## TASK BRIEF
Scan the records below. List lines holding "their".

## DATASET CONTENT
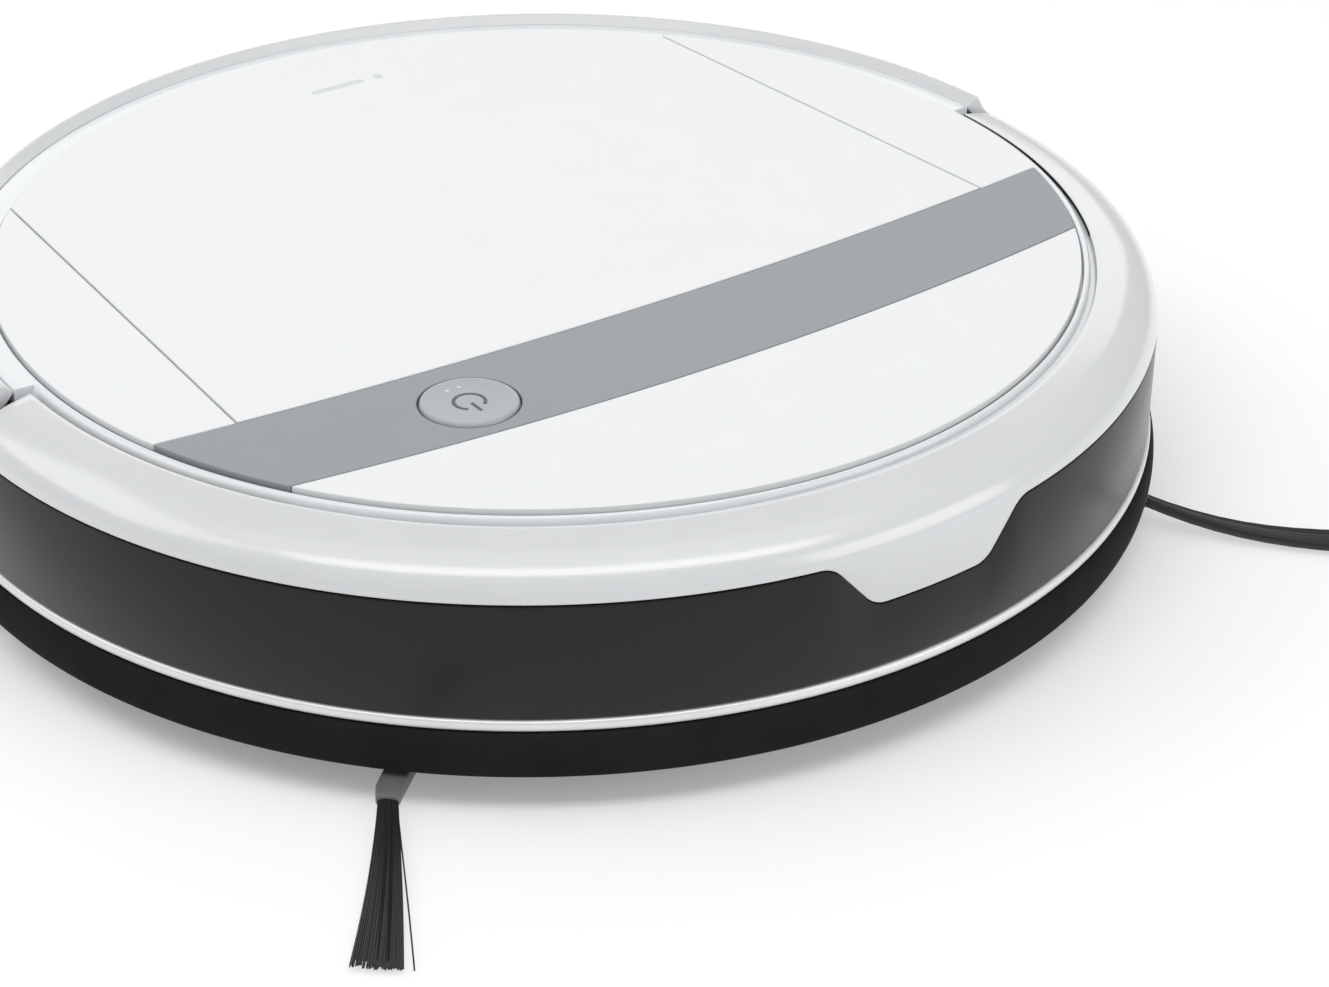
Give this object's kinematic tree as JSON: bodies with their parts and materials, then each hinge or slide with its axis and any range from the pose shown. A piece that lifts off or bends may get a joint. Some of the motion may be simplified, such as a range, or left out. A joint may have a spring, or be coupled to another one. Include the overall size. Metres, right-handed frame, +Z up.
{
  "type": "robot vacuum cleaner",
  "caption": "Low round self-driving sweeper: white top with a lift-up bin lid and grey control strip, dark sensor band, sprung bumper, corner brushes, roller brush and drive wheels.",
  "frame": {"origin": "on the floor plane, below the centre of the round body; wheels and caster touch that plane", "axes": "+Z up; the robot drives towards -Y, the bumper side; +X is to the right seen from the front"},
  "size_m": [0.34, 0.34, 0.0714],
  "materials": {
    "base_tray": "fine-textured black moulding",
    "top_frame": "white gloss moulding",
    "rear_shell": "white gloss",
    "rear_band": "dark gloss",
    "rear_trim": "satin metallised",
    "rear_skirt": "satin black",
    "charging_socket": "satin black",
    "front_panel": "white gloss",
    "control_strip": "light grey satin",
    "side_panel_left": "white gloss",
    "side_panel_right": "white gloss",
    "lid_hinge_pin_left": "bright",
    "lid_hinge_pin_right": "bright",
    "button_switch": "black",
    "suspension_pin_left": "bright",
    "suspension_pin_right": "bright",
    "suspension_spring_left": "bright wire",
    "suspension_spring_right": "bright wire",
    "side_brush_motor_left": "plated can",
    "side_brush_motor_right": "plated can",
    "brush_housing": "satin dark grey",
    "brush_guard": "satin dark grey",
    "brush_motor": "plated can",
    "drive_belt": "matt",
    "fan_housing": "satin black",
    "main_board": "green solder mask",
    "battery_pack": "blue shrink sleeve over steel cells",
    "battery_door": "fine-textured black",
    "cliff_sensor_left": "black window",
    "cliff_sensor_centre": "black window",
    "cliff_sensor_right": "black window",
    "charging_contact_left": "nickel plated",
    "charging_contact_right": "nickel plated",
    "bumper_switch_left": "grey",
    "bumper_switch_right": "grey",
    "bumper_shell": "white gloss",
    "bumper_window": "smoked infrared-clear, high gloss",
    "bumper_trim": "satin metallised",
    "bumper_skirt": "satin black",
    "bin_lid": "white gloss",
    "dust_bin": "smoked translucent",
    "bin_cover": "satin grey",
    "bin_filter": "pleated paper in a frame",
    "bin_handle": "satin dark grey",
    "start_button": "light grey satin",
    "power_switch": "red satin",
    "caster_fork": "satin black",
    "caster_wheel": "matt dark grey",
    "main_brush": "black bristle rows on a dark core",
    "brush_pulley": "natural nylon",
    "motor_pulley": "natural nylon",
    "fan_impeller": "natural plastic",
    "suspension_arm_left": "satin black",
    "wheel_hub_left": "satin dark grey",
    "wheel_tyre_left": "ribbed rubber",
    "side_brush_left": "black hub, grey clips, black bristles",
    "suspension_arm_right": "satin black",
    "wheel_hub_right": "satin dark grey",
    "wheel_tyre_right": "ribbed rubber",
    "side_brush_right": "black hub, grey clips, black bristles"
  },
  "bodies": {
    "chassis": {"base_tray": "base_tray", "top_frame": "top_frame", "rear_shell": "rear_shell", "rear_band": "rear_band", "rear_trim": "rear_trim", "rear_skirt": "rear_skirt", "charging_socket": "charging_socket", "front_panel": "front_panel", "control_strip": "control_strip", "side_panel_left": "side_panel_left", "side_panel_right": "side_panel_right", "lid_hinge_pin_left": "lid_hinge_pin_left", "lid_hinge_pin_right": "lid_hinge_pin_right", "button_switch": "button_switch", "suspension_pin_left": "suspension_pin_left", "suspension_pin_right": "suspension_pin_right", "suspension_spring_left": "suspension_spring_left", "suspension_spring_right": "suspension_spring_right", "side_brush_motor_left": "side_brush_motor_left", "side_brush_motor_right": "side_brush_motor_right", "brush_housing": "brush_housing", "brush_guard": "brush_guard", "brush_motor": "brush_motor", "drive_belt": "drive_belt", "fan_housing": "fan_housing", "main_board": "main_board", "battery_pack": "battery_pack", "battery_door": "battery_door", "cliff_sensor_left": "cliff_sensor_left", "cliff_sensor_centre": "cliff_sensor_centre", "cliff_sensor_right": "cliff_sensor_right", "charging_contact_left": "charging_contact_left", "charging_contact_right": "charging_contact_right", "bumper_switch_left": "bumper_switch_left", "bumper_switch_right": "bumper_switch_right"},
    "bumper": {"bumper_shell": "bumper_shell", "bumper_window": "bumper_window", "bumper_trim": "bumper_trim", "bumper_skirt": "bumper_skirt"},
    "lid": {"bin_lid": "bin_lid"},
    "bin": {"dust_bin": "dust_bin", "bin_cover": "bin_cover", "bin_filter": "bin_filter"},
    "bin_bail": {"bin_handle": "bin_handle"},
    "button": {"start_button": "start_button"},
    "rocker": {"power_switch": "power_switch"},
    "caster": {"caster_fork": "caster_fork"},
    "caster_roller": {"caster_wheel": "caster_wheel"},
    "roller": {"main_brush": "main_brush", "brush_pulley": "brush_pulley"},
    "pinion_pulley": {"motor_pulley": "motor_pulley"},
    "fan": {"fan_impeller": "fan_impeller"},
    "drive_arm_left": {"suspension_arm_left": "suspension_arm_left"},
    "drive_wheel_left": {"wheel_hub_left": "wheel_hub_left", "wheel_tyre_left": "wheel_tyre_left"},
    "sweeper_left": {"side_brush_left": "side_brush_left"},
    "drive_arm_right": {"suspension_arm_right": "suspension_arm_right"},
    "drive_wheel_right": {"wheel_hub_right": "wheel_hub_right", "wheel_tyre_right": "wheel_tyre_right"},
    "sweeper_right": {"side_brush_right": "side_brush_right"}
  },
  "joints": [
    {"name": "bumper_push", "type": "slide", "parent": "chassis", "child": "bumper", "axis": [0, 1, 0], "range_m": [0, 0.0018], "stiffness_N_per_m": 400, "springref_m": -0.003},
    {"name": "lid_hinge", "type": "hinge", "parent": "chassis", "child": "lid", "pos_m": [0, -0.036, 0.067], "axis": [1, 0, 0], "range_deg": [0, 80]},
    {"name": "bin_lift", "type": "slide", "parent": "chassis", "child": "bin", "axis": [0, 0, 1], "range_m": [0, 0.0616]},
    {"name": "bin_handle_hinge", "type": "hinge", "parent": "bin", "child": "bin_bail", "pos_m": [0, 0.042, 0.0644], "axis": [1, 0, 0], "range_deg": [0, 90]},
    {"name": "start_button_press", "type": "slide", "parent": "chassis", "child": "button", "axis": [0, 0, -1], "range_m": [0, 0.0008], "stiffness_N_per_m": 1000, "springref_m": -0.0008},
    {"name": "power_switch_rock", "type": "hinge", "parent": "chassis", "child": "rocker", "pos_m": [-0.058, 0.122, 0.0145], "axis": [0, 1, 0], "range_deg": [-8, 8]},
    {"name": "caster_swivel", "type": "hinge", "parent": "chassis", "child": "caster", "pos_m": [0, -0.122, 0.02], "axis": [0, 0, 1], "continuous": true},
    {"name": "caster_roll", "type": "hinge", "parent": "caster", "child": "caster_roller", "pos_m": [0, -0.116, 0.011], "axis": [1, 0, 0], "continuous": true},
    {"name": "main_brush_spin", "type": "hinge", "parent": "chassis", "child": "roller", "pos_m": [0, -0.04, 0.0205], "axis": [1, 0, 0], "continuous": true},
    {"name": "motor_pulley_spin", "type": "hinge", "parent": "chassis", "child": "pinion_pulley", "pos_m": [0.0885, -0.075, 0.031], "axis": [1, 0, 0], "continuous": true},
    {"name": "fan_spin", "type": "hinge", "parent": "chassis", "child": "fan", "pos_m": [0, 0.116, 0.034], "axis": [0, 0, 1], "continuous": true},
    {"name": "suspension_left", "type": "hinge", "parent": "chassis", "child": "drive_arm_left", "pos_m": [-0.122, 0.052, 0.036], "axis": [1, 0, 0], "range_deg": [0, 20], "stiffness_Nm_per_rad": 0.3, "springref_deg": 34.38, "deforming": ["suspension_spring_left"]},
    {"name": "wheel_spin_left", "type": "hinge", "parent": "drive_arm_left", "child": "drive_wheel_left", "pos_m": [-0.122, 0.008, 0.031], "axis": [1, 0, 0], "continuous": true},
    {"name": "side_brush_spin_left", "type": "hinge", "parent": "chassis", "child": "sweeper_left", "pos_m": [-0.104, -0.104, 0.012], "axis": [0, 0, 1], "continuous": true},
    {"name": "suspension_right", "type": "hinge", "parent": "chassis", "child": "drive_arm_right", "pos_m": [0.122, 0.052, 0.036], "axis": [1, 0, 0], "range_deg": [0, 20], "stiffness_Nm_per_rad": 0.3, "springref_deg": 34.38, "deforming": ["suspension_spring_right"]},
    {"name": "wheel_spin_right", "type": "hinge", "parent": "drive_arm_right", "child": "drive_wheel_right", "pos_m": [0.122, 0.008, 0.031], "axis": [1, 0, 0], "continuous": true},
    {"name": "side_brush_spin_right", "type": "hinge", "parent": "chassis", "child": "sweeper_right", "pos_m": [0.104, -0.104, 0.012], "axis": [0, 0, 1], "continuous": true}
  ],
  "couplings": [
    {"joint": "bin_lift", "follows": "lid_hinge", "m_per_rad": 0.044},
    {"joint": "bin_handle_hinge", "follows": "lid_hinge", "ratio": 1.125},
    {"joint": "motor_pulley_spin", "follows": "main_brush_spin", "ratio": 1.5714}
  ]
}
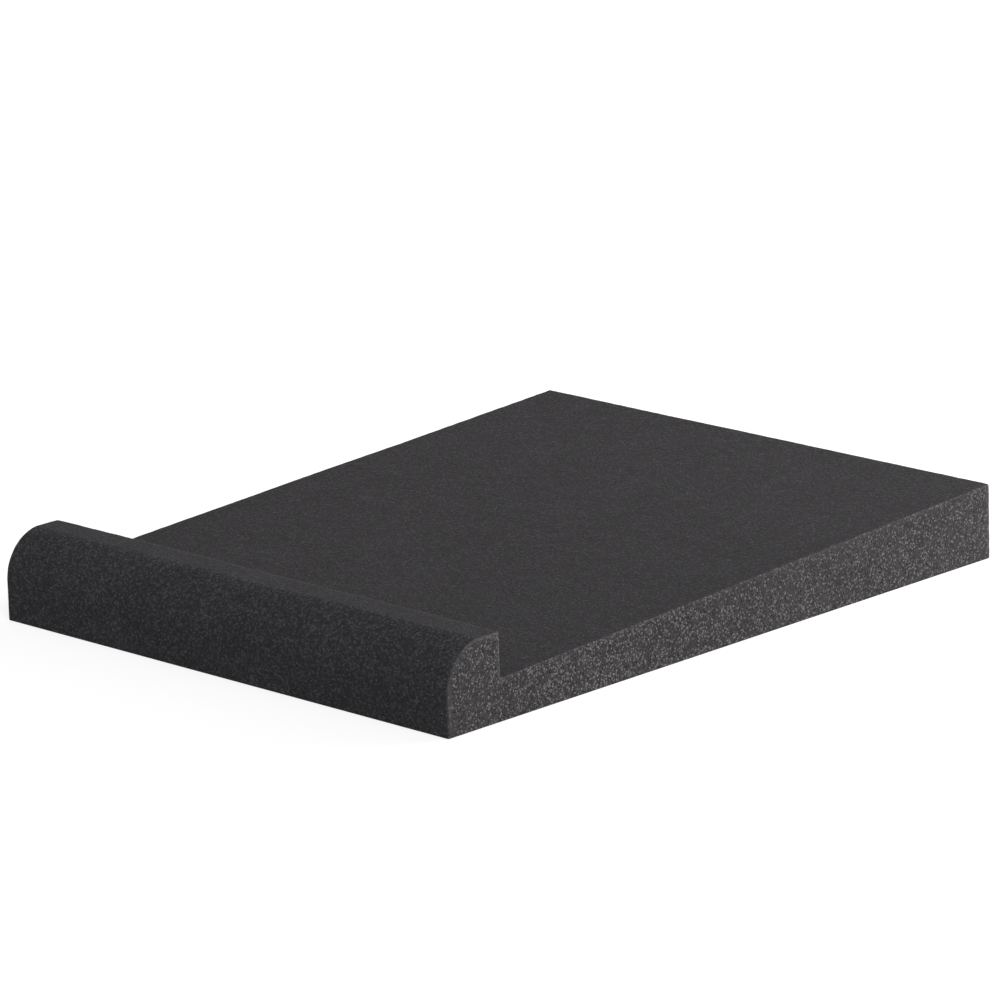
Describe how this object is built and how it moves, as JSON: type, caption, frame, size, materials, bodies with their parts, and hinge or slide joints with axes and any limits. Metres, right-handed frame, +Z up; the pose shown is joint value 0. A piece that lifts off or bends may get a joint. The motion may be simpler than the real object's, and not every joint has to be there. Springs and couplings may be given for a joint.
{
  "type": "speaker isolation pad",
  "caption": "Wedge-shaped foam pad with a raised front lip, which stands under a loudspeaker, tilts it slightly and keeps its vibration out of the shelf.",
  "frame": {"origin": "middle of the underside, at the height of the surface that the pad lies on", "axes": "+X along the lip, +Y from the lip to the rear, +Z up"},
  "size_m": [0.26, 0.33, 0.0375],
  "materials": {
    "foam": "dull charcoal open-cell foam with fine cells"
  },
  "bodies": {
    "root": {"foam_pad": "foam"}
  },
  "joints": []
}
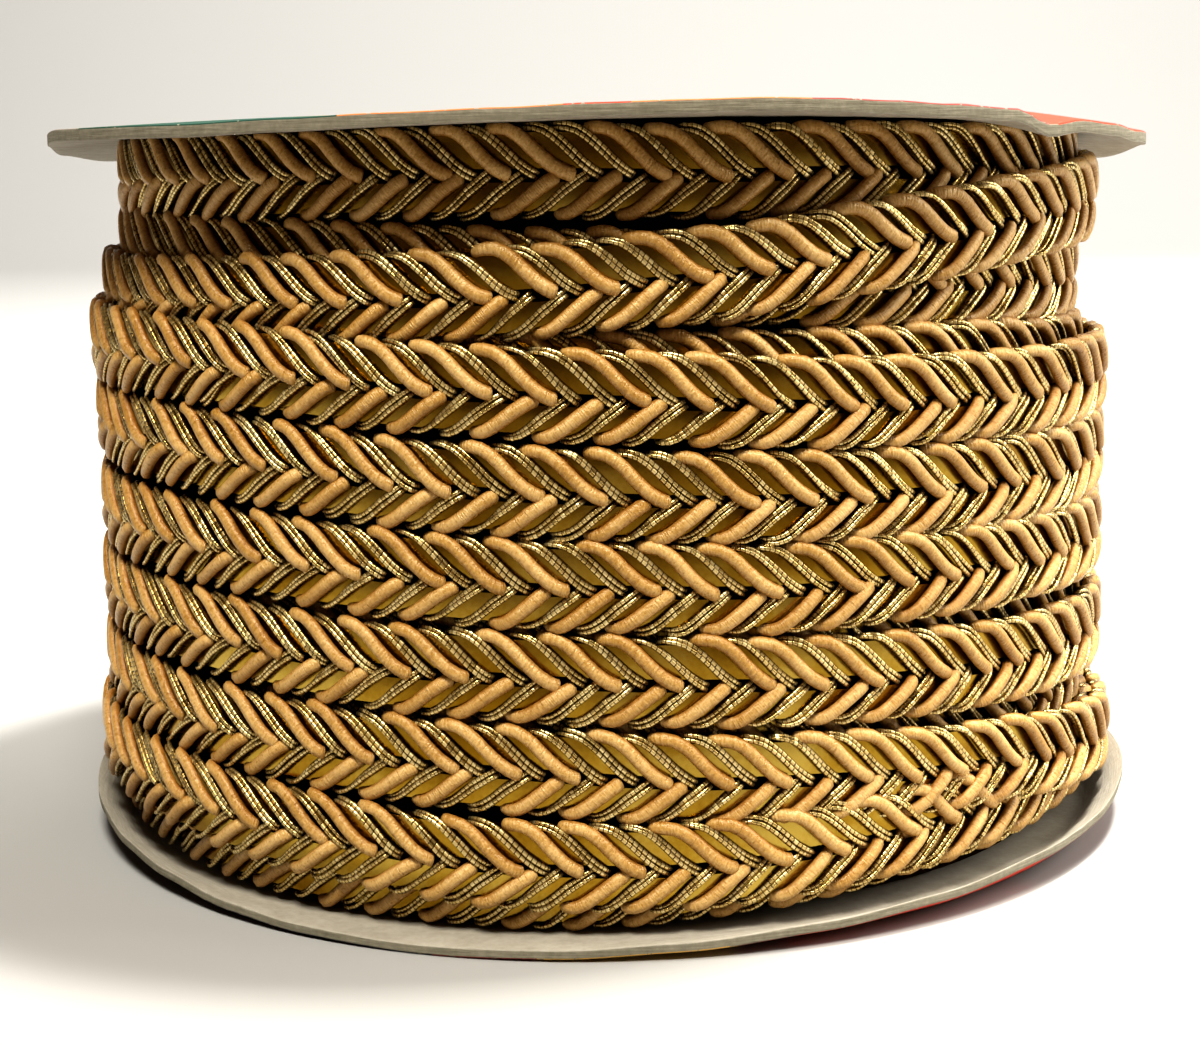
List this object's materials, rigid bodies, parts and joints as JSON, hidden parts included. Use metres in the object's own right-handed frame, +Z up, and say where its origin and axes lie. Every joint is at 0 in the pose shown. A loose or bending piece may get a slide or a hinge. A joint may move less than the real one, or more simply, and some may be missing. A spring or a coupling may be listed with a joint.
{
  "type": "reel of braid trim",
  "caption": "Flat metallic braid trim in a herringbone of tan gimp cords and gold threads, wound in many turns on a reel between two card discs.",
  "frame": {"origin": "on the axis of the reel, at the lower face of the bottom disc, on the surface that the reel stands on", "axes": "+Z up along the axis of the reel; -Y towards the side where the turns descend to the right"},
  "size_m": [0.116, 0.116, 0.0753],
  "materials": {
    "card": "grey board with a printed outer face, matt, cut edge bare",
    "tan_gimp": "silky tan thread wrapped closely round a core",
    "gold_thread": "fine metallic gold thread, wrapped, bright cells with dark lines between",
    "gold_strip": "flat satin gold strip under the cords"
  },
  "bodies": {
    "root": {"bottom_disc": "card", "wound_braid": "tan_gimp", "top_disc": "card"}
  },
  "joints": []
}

## ANSWER IN FULL
Give this object's kinematic tree as JSON: bodies with their parts and materials, then each hinge or slide with its axis and any range from the pose shown. A piece that lifts off or bends may get a joint. Some of the motion may be simplified, such as a range, or left out. A joint may have a spring, or be coupled to another one. Include the overall size. Metres, right-handed frame, +Z up.
Describe how this object is built and how it moves, as JSON: type, caption, frame, size, materials, bodies with their parts, and hinge or slide joints with axes and any limits. Metres, right-handed frame, +Z up; the pose shown is joint value 0. A piece that lifts off or bends may get a joint. The motion may be simpler than the real object's, and not every joint has to be there. Springs and couplings may be given for a joint.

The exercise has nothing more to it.